- [What the task requires]
Report how many lines hold the string "each". Give the number and nothing else.

JSON records of objects:
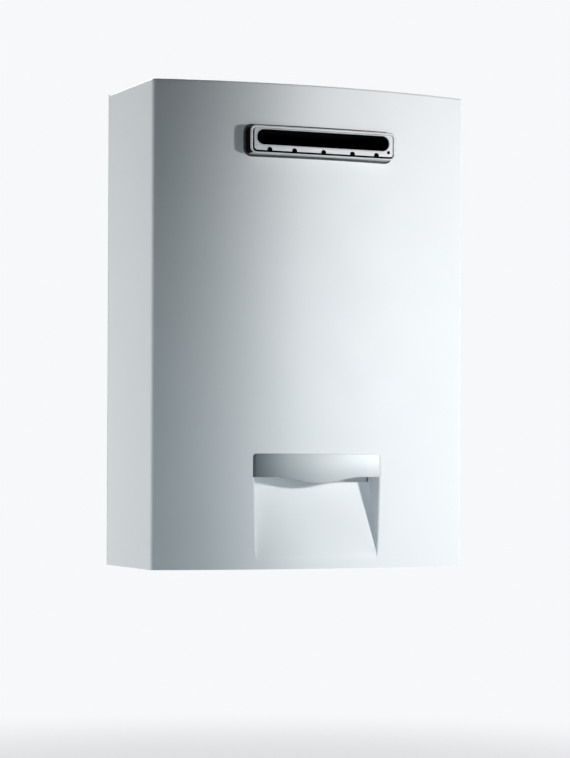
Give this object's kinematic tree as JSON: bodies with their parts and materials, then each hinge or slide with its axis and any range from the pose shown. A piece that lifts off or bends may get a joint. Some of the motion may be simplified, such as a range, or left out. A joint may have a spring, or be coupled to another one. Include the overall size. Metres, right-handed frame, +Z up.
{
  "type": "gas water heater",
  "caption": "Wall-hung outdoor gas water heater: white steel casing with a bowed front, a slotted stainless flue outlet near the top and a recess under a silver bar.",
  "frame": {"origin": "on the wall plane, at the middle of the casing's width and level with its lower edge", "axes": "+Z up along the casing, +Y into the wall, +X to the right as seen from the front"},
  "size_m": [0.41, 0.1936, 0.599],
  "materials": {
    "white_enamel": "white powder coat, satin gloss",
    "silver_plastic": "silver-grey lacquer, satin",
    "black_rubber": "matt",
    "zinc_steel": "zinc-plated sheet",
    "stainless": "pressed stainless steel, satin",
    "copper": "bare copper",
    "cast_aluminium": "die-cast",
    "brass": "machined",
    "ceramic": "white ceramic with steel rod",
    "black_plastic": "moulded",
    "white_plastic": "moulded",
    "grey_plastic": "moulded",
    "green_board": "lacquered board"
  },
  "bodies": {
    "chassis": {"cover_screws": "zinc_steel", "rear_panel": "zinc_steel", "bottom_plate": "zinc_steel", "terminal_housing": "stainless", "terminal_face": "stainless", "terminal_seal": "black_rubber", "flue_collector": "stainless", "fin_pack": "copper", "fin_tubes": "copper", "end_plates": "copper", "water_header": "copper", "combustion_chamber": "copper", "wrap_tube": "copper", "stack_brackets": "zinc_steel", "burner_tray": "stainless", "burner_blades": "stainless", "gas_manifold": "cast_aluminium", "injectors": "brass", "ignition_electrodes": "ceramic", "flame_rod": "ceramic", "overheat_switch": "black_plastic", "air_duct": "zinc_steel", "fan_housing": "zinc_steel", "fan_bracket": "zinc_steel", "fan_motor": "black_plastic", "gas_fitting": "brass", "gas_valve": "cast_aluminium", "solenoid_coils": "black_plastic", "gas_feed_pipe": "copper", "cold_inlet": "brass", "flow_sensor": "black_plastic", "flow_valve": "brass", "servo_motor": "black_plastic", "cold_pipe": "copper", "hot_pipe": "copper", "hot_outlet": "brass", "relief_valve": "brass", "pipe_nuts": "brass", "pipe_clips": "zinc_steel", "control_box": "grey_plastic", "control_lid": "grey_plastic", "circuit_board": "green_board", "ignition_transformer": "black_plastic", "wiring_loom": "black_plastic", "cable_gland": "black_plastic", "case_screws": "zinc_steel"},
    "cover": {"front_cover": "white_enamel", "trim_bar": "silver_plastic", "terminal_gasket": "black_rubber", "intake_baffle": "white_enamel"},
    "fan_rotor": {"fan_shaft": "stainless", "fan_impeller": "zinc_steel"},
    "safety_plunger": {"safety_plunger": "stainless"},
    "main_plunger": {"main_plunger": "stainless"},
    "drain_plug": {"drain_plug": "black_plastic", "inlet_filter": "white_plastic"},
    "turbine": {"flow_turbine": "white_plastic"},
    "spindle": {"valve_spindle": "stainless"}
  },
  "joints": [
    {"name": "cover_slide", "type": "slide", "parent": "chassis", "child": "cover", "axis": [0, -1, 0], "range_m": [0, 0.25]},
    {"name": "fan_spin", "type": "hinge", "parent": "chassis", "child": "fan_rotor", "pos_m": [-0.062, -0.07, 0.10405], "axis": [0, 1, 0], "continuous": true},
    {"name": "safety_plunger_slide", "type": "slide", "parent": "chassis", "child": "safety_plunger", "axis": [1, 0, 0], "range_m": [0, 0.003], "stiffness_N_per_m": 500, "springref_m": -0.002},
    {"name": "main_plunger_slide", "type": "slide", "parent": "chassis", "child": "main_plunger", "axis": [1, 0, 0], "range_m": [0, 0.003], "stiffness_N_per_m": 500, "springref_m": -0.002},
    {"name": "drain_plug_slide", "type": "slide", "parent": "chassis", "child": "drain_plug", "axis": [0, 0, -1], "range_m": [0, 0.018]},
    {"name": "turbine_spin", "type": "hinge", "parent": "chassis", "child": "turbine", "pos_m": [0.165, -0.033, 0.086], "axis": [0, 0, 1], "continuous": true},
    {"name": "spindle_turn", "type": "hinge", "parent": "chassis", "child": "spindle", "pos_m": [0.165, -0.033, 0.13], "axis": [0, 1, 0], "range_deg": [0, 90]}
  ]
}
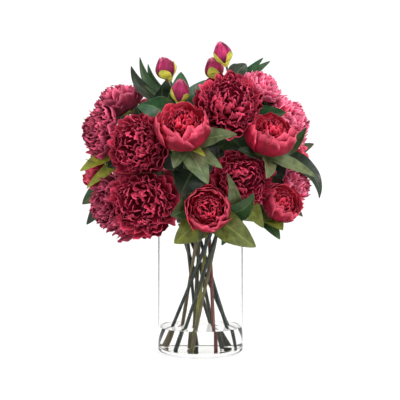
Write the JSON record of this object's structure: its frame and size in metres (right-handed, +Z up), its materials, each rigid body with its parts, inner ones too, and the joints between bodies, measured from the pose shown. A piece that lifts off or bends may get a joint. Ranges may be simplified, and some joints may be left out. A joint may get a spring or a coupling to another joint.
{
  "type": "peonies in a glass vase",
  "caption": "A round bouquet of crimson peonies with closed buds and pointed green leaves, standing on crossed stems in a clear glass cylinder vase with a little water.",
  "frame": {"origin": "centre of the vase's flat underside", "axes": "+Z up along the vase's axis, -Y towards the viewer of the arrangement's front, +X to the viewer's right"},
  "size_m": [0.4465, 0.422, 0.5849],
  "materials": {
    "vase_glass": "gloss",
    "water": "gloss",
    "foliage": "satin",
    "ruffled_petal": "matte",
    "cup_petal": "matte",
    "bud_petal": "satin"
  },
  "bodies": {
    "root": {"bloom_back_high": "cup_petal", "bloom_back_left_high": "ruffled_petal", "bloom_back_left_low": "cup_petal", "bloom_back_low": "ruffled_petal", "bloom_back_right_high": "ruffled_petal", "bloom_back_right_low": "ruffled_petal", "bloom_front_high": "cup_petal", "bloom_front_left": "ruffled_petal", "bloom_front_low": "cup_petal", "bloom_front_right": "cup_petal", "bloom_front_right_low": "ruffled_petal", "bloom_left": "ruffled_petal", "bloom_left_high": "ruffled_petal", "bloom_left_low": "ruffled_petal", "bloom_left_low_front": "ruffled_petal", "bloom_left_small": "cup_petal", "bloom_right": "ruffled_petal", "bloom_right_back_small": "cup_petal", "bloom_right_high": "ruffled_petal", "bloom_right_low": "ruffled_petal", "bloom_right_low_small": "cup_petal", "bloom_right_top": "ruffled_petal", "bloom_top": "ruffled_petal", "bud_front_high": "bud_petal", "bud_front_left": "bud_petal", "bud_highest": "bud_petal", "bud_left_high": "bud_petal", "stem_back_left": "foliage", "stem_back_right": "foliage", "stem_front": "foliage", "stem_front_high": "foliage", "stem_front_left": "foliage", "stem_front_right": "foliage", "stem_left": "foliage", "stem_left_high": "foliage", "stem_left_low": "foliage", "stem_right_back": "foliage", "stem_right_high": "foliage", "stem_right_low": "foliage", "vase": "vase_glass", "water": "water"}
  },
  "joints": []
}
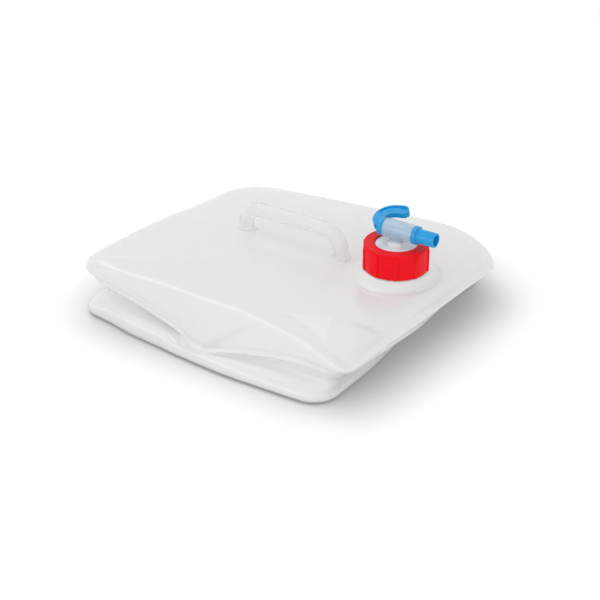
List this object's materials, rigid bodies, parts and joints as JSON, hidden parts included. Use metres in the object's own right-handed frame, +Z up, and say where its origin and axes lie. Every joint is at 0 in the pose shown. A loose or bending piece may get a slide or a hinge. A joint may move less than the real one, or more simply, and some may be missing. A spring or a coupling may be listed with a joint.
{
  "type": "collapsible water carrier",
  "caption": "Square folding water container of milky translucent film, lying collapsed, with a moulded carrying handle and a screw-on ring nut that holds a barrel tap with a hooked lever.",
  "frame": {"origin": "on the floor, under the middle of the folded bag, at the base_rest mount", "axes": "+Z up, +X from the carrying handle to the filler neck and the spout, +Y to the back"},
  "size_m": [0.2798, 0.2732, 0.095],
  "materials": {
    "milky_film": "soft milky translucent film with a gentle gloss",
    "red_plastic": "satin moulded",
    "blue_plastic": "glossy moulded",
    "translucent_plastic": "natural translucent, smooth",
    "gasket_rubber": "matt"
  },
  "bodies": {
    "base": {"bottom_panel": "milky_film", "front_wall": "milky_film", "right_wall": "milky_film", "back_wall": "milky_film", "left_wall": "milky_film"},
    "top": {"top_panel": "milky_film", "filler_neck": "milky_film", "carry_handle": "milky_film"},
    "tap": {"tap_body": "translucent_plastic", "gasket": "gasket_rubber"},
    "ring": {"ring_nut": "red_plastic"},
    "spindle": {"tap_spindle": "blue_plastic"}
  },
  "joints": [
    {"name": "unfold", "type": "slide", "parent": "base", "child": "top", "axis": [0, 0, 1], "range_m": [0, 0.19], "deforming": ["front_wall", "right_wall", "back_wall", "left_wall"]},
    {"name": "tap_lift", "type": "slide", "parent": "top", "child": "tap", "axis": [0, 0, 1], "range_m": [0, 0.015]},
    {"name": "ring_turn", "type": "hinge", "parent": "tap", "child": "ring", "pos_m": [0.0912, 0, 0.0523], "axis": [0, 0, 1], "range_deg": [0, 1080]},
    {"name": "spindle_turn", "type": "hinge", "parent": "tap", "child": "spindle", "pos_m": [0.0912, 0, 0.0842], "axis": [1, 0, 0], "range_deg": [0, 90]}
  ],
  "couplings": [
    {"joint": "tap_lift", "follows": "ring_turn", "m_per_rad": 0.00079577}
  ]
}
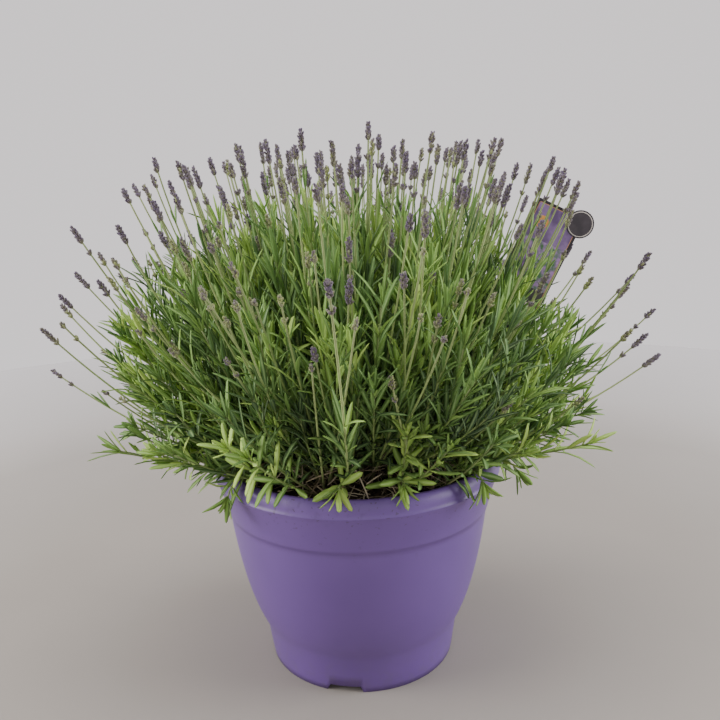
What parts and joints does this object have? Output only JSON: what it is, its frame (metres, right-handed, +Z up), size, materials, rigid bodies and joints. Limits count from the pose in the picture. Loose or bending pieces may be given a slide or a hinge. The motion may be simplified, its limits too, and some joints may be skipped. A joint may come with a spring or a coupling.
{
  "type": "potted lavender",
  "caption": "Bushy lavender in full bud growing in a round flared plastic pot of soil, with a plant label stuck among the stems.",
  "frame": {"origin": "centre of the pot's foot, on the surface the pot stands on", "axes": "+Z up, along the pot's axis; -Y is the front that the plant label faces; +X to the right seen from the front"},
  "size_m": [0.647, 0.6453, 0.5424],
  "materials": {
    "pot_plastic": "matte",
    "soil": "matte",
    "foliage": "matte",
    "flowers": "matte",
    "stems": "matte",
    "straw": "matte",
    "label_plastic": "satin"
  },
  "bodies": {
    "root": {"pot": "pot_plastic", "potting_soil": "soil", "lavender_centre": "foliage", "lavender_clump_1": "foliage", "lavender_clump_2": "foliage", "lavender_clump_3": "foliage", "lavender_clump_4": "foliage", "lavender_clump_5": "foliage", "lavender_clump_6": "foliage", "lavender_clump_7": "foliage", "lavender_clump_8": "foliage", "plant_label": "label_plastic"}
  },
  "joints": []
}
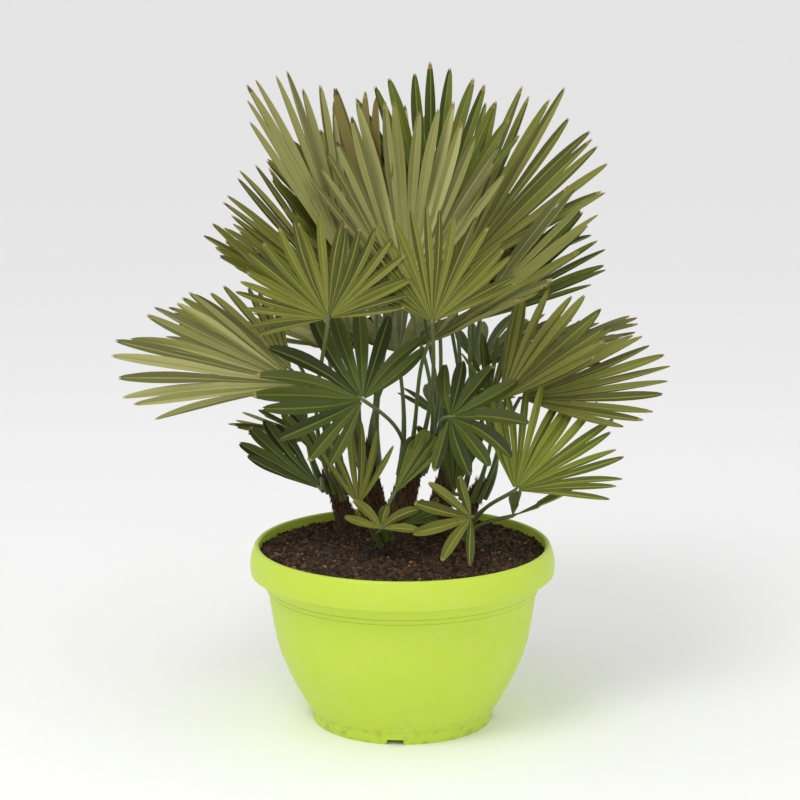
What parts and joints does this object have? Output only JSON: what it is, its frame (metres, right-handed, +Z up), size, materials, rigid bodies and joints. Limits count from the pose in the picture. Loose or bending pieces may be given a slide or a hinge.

- [Answer for the task]
2